Überblick   |   1. Die Vertiefung der Teilung   |   2. Der Konflikt zwischen Demokratie und Dikatur   |   3. Probleme der sozialen Marktwirtschaft   |   4. Umgang mit sozialen Konflikten   |   5. Verunsicherungen der Moderne   |   6. Erfolg im Westen – Scheitern im Osten

Eine letzte Schwierigkeit im Umgang mit deutscher Nachkriegsgeschichte stellt die Wahl eines angemessenen thematischen Blickwinkels dar, der mehrere der zentralen Entwicklungen ins Licht rückt. Sollte der Historiker vor allem den nach der Katastrophe einsetzenden Lernprozess betonen, der zur „Verwestlichung“ der Bundesrepublik, zur Amerikanisierung ihrer Populärkultur und ihres Konsumverhaltens führte und damit gleichzeitig dazu beitrug, eine lebendige Zivilgesellschaft wiederaufzubauen? Ein solcher Blickwinkel würde den gescheiterten „Sowjetisierungsversuch“ der Deutschen Demokratischen Republik ausblenden, der ohnehin nicht unter die Oberfläche der Gesellschaft drang und von der ostdeutschen Bevölkerung abgelehnt wurde, sobald diese die Gelegenheit dazu hatte (7). Oder sollte der Historiker statt dessen neuere transnationale Entwicklungen in den Vordergrund stellen, wie die Abschwächung des Kalten Krieges, den Übergang zu postindustriellen Wirtschaftsstrukturen und die Entstehung der Postmoderne als eines kulturellen Trends? Während erstere zum wirtschaftlichen Zusammenbruch der DDR beitrugen, gelang es letzterer kaum, den Eisernen Vorhang zu durchdringen (8).

Die folgenden Dokumente sollen allen Interessierten erlauben, sich ihr eigenes Bild von diesen grundlegenden Fragestellungen zu machen.
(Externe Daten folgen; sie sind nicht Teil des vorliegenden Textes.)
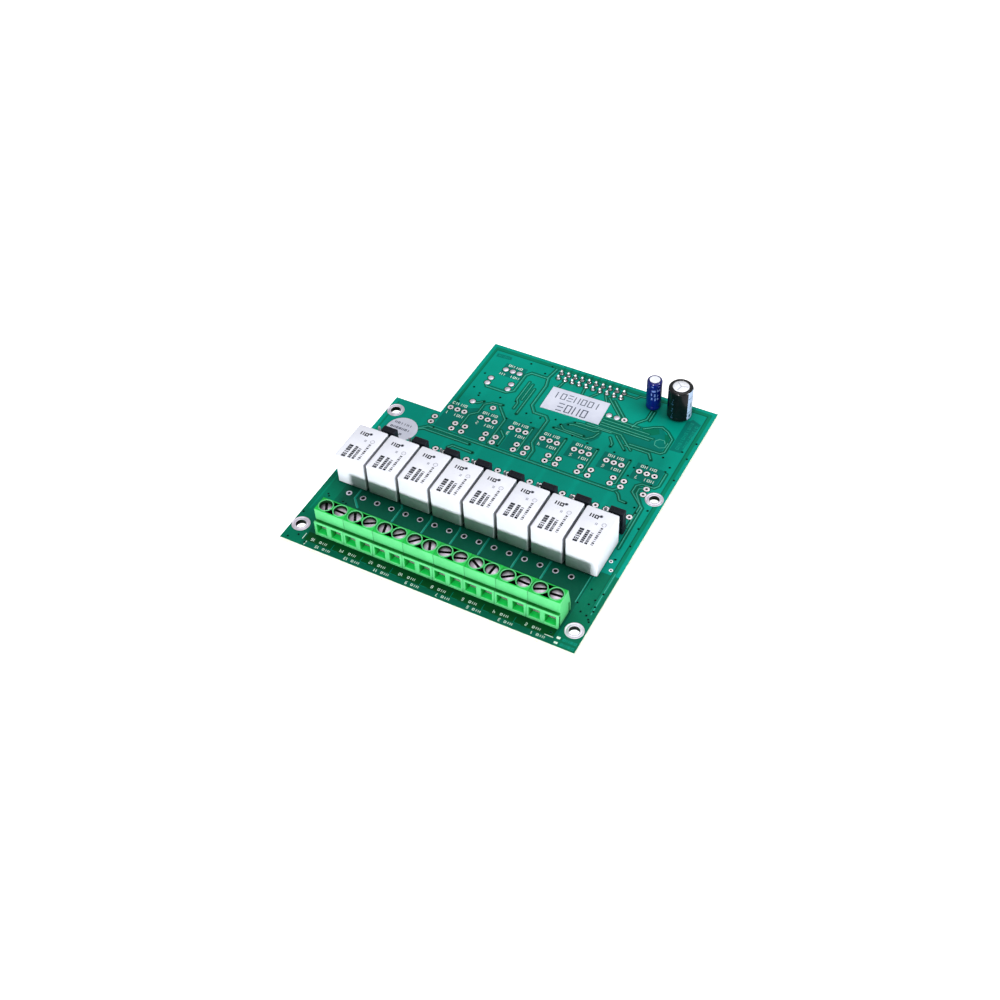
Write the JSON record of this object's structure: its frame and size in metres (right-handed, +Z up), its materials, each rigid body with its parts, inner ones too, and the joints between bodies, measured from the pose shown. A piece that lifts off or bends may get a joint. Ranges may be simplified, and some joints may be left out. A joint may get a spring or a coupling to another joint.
{
  "type": "relay module board",
  "caption": "L-shaped circuit board with a row of screw terminals along one edge, relays with jumpers behind them, upright capacitors and a stacking socket underneath.",
  "frame": {"origin": "centre of the four mounting holes, on the underside of the board", "axes": "+X right along the terminal edge, +Y from the terminals to the back, +Z up out of the component side"},
  "size_m": [0.0982, 0.1067, 0.0223],
  "materials": {
    "circuit_board": "glossy green solder mask over pale laminate",
    "terminal_plastic": "satin moulded",
    "clamp_screw": "zinc plated",
    "wire_clamp": "nickel plated",
    "tinned_contact": "tinned",
    "relay_cover": "satin moulded",
    "relay_base": "satin moulded",
    "tinned_lead": "tinned",
    "header_plastic": "satin moulded",
    "shunt_plastic": "semi-gloss moulded",
    "capacitor_blue": "aluminium can in a glossy dark blue sleeve",
    "capacitor_black": "aluminium can in a glossy black sleeve"
  },
  "bodies": {
    "board_assembly": {"board": "circuit_board", "terminal_contacts": "tinned_contact", "relay_bases": "relay_base", "relay_pins": "tinned_lead", "jumper_headers": "header_plastic", "jumper_pins": "tinned_lead", "jumper_shunts": "shunt_plastic", "capacitor_small": "capacitor_blue", "capacitor_large": "capacitor_black", "socket_body": "header_plastic", "socket_contacts": "tinned_lead", "terminal_housing_1": "terminal_plastic", "relay_cover_1": "relay_cover", "terminal_housing_2": "terminal_plastic", "relay_cover_2": "relay_cover", "terminal_housing_3": "terminal_plastic", "relay_cover_3": "relay_cover", "terminal_housing_4": "terminal_plastic", "relay_cover_4": "relay_cover", "terminal_housing_5": "terminal_plastic", "relay_cover_5": "relay_cover", "terminal_housing_6": "terminal_plastic", "relay_cover_6": "relay_cover", "terminal_housing_7": "terminal_plastic", "relay_cover_7": "relay_cover", "terminal_housing_8": "terminal_plastic", "relay_cover_8": "relay_cover"},
    "clamp_screw_01": {"clamp_screw_01": "clamp_screw"},
    "wire_clamp_01": {"wire_clamp_01": "wire_clamp"},
    "clamp_screw_02": {"clamp_screw_02": "clamp_screw"},
    "wire_clamp_02": {"wire_clamp_02": "wire_clamp"},
    "clamp_screw_03": {"clamp_screw_03": "clamp_screw"},
    "wire_clamp_03": {"wire_clamp_03": "wire_clamp"},
    "clamp_screw_04": {"clamp_screw_04": "clamp_screw"},
    "wire_clamp_04": {"wire_clamp_04": "wire_clamp"},
    "clamp_screw_05": {"clamp_screw_05": "clamp_screw"},
    "wire_clamp_05": {"wire_clamp_05": "wire_clamp"},
    "clamp_screw_06": {"clamp_screw_06": "clamp_screw"},
    "wire_clamp_06": {"wire_clamp_06": "wire_clamp"},
    "clamp_screw_07": {"clamp_screw_07": "clamp_screw"},
    "wire_clamp_07": {"wire_clamp_07": "wire_clamp"},
    "clamp_screw_08": {"clamp_screw_08": "clamp_screw"},
    "wire_clamp_08": {"wire_clamp_08": "wire_clamp"},
    "clamp_screw_09": {"clamp_screw_09": "clamp_screw"},
    "wire_clamp_09": {"wire_clamp_09": "wire_clamp"},
    "clamp_screw_10": {"clamp_screw_10": "clamp_screw"},
    "wire_clamp_10": {"wire_clamp_10": "wire_clamp"},
    "clamp_screw_11": {"clamp_screw_11": "clamp_screw"},
    "wire_clamp_11": {"wire_clamp_11": "wire_clamp"},
    "clamp_screw_12": {"clamp_screw_12": "clamp_screw"},
    "wire_clamp_12": {"wire_clamp_12": "wire_clamp"},
    "clamp_screw_13": {"clamp_screw_13": "clamp_screw"},
    "wire_clamp_13": {"wire_clamp_13": "wire_clamp"},
    "clamp_screw_14": {"clamp_screw_14": "clamp_screw"},
    "wire_clamp_14": {"wire_clamp_14": "wire_clamp"},
    "clamp_screw_15": {"clamp_screw_15": "clamp_screw"},
    "wire_clamp_15": {"wire_clamp_15": "wire_clamp"},
    "clamp_screw_16": {"clamp_screw_16": "clamp_screw"},
    "wire_clamp_16": {"wire_clamp_16": "wire_clamp"}
  },
  "joints": [
    {"name": "clamp_screw_01_turn", "type": "hinge", "parent": "board_assembly", "child": "clamp_screw_01", "pos_m": [-0.03703, -0.02541, 0.0106], "axis": [0, 0, -1], "range_deg": [0, 1261]},
    {"name": "wire_clamp_01_rise", "type": "slide", "parent": "board_assembly", "child": "wire_clamp_01", "axis": [0, 0, 1], "range_m": [0, 0.00158]},
    {"name": "clamp_screw_02_turn", "type": "hinge", "parent": "board_assembly", "child": "clamp_screw_02", "pos_m": [-0.03195, -0.02541, 0.0106], "axis": [0, 0, -1], "range_deg": [0, 1261]},
    {"name": "wire_clamp_02_rise", "type": "slide", "parent": "board_assembly", "child": "wire_clamp_02", "axis": [0, 0, 1], "range_m": [0, 0.00158]},
    {"name": "clamp_screw_03_turn", "type": "hinge", "parent": "board_assembly", "child": "clamp_screw_03", "pos_m": [-0.02687, -0.02541, 0.0106], "axis": [0, 0, -1], "range_deg": [0, 1261]},
    {"name": "wire_clamp_03_rise", "type": "slide", "parent": "board_assembly", "child": "wire_clamp_03", "axis": [0, 0, 1], "range_m": [0, 0.00158]},
    {"name": "clamp_screw_04_turn", "type": "hinge", "parent": "board_assembly", "child": "clamp_screw_04", "pos_m": [-0.02179, -0.02541, 0.0106], "axis": [0, 0, -1], "range_deg": [0, 1261]},
    {"name": "wire_clamp_04_rise", "type": "slide", "parent": "board_assembly", "child": "wire_clamp_04", "axis": [0, 0, 1], "range_m": [0, 0.00158]},
    {"name": "clamp_screw_05_turn", "type": "hinge", "parent": "board_assembly", "child": "clamp_screw_05", "pos_m": [-0.01671, -0.02541, 0.0106], "axis": [0, 0, -1], "range_deg": [0, 1261]},
    {"name": "wire_clamp_05_rise", "type": "slide", "parent": "board_assembly", "child": "wire_clamp_05", "axis": [0, 0, 1], "range_m": [0, 0.00158]},
    {"name": "clamp_screw_06_turn", "type": "hinge", "parent": "board_assembly", "child": "clamp_screw_06", "pos_m": [-0.01163, -0.02541, 0.0106], "axis": [0, 0, -1], "range_deg": [0, 1261]},
    {"name": "wire_clamp_06_rise", "type": "slide", "parent": "board_assembly", "child": "wire_clamp_06", "axis": [0, 0, 1], "range_m": [0, 0.00158]},
    {"name": "clamp_screw_07_turn", "type": "hinge", "parent": "board_assembly", "child": "clamp_screw_07", "pos_m": [-0.00655, -0.02541, 0.0106], "axis": [0, 0, -1], "range_deg": [0, 1261]},
    {"name": "wire_clamp_07_rise", "type": "slide", "parent": "board_assembly", "child": "wire_clamp_07", "axis": [0, 0, 1], "range_m": [0, 0.00158]},
    {"name": "clamp_screw_08_turn", "type": "hinge", "parent": "board_assembly", "child": "clamp_screw_08", "pos_m": [-0.00147, -0.02541, 0.0106], "axis": [0, 0, -1], "range_deg": [0, 1261]},
    {"name": "wire_clamp_08_rise", "type": "slide", "parent": "board_assembly", "child": "wire_clamp_08", "axis": [0, 0, 1], "range_m": [0, 0.00158]},
    {"name": "clamp_screw_09_turn", "type": "hinge", "parent": "board_assembly", "child": "clamp_screw_09", "pos_m": [0.00361, -0.02541, 0.0106], "axis": [0, 0, -1], "range_deg": [0, 1261]},
    {"name": "wire_clamp_09_rise", "type": "slide", "parent": "board_assembly", "child": "wire_clamp_09", "axis": [0, 0, 1], "range_m": [0, 0.00158]},
    {"name": "clamp_screw_10_turn", "type": "hinge", "parent": "board_assembly", "child": "clamp_screw_10", "pos_m": [0.00869, -0.02541, 0.0106], "axis": [0, 0, -1], "range_deg": [0, 1261]},
    {"name": "wire_clamp_10_rise", "type": "slide", "parent": "board_assembly", "child": "wire_clamp_10", "axis": [0, 0, 1], "range_m": [0, 0.00158]},
    {"name": "clamp_screw_11_turn", "type": "hinge", "parent": "board_assembly", "child": "clamp_screw_11", "pos_m": [0.01377, -0.02541, 0.0106], "axis": [0, 0, -1], "range_deg": [0, 1261]},
    {"name": "wire_clamp_11_rise", "type": "slide", "parent": "board_assembly", "child": "wire_clamp_11", "axis": [0, 0, 1], "range_m": [0, 0.00158]},
    {"name": "clamp_screw_12_turn", "type": "hinge", "parent": "board_assembly", "child": "clamp_screw_12", "pos_m": [0.01885, -0.02541, 0.0106], "axis": [0, 0, -1], "range_deg": [0, 1261]},
    {"name": "wire_clamp_12_rise", "type": "slide", "parent": "board_assembly", "child": "wire_clamp_12", "axis": [0, 0, 1], "range_m": [0, 0.00158]},
    {"name": "clamp_screw_13_turn", "type": "hinge", "parent": "board_assembly", "child": "clamp_screw_13", "pos_m": [0.02393, -0.02541, 0.0106], "axis": [0, 0, -1], "range_deg": [0, 1261]},
    {"name": "wire_clamp_13_rise", "type": "slide", "parent": "board_assembly", "child": "wire_clamp_13", "axis": [0, 0, 1], "range_m": [0, 0.00158]},
    {"name": "clamp_screw_14_turn", "type": "hinge", "parent": "board_assembly", "child": "clamp_screw_14", "pos_m": [0.02901, -0.02541, 0.0106], "axis": [0, 0, -1], "range_deg": [0, 1261]},
    {"name": "wire_clamp_14_rise", "type": "slide", "parent": "board_assembly", "child": "wire_clamp_14", "axis": [0, 0, 1], "range_m": [0, 0.00158]},
    {"name": "clamp_screw_15_turn", "type": "hinge", "parent": "board_assembly", "child": "clamp_screw_15", "pos_m": [0.03409, -0.02541, 0.0106], "axis": [0, 0, -1], "range_deg": [0, 1261]},
    {"name": "wire_clamp_15_rise", "type": "slide", "parent": "board_assembly", "child": "wire_clamp_15", "axis": [0, 0, 1], "range_m": [0, 0.00158]},
    {"name": "clamp_screw_16_turn", "type": "hinge", "parent": "board_assembly", "child": "clamp_screw_16", "pos_m": [0.03917, -0.02541, 0.0106], "axis": [0, 0, -1], "range_deg": [0, 1261]},
    {"name": "wire_clamp_16_rise", "type": "slide", "parent": "board_assembly", "child": "wire_clamp_16", "axis": [0, 0, 1], "range_m": [0, 0.00158]}
  ],
  "couplings": [
    {"joint": "clamp_screw_01_turn", "follows": "wire_clamp_01_rise", "rad_per_m": 13963},
    {"joint": "clamp_screw_02_turn", "follows": "wire_clamp_02_rise", "rad_per_m": 13963},
    {"joint": "clamp_screw_03_turn", "follows": "wire_clamp_03_rise", "rad_per_m": 13963},
    {"joint": "clamp_screw_04_turn", "follows": "wire_clamp_04_rise", "rad_per_m": 13963},
    {"joint": "clamp_screw_05_turn", "follows": "wire_clamp_05_rise", "rad_per_m": 13963},
    {"joint": "clamp_screw_06_turn", "follows": "wire_clamp_06_rise", "rad_per_m": 13963},
    {"joint": "clamp_screw_07_turn", "follows": "wire_clamp_07_rise", "rad_per_m": 13963},
    {"joint": "clamp_screw_08_turn", "follows": "wire_clamp_08_rise", "rad_per_m": 13963},
    {"joint": "clamp_screw_09_turn", "follows": "wire_clamp_09_rise", "rad_per_m": 13963},
    {"joint": "clamp_screw_10_turn", "follows": "wire_clamp_10_rise", "rad_per_m": 13963},
    {"joint": "clamp_screw_11_turn", "follows": "wire_clamp_11_rise", "rad_per_m": 13963},
    {"joint": "clamp_screw_12_turn", "follows": "wire_clamp_12_rise", "rad_per_m": 13963},
    {"joint": "clamp_screw_13_turn", "follows": "wire_clamp_13_rise", "rad_per_m": 13963},
    {"joint": "clamp_screw_14_turn", "follows": "wire_clamp_14_rise", "rad_per_m": 13963},
    {"joint": "clamp_screw_15_turn", "follows": "wire_clamp_15_rise", "rad_per_m": 13963},
    {"joint": "clamp_screw_16_turn", "follows": "wire_clamp_16_rise", "rad_per_m": 13963}
  ]
}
Anstatt sich streng an vorgegebene Kategorien zu halten, sind die Quellen sechzehn wichtigen Ereigniszusammenhängen zugeordnet, die ihrerseits grob chronologisch präsentiert werden, ausgehend vom Bau der Berliner Mauer im August 1961 bis zu ihrer Infragestellung im Sommer 1989. Um der Gefahr ideologischer Voreingenommenheit zu begegnen, finden sich in der Sammlung zu besonders umstrittenen Themen Aussagen, die gegensätzliche Meinungen vertreten. Innerhalb jedes Ereigniszusammenhangs stellt die Quellenauswahl ost- und westdeutsche Beispiele gegenüber, um so deren Gemeinsamkeiten und Unterschiede hervorzuheben. Aufgrund des historischen Erfolgs des westlichen Modells wird den Ereignissen in der Bundesrepublik jedoch mehr Platz eingeräumt als der DDR. Schließlich möchte dieser Band ein breit gefächertes Bild von den Ereignissen und ihrer Bewertung präsentieren, ausgehend von den internationalen Beziehungen und der Innenpolitik, aber unter Einbeziehung von Wirtschaft, Gesellschaft und Kultur, um die schwierige Wahl des thematischen Fokus durch die Präsentation einer großen Bandbreite verschiedener Quellenmaterialien zu erleichtern.



(7) Heinrich-August Winkler, Der lange Weg nach Westen (München, 2000), 2 Bde.; Konrad H. Jarausch und Hannes Siegrist, Hg., Amerikanisierung und Sowjetisierung in Deutschland 1945-1970 (Frankfurt am Main, 1997).
(8) Andreas Rödder, Die Bundesrepublik Deutschland 1969-1990 (München, 2004).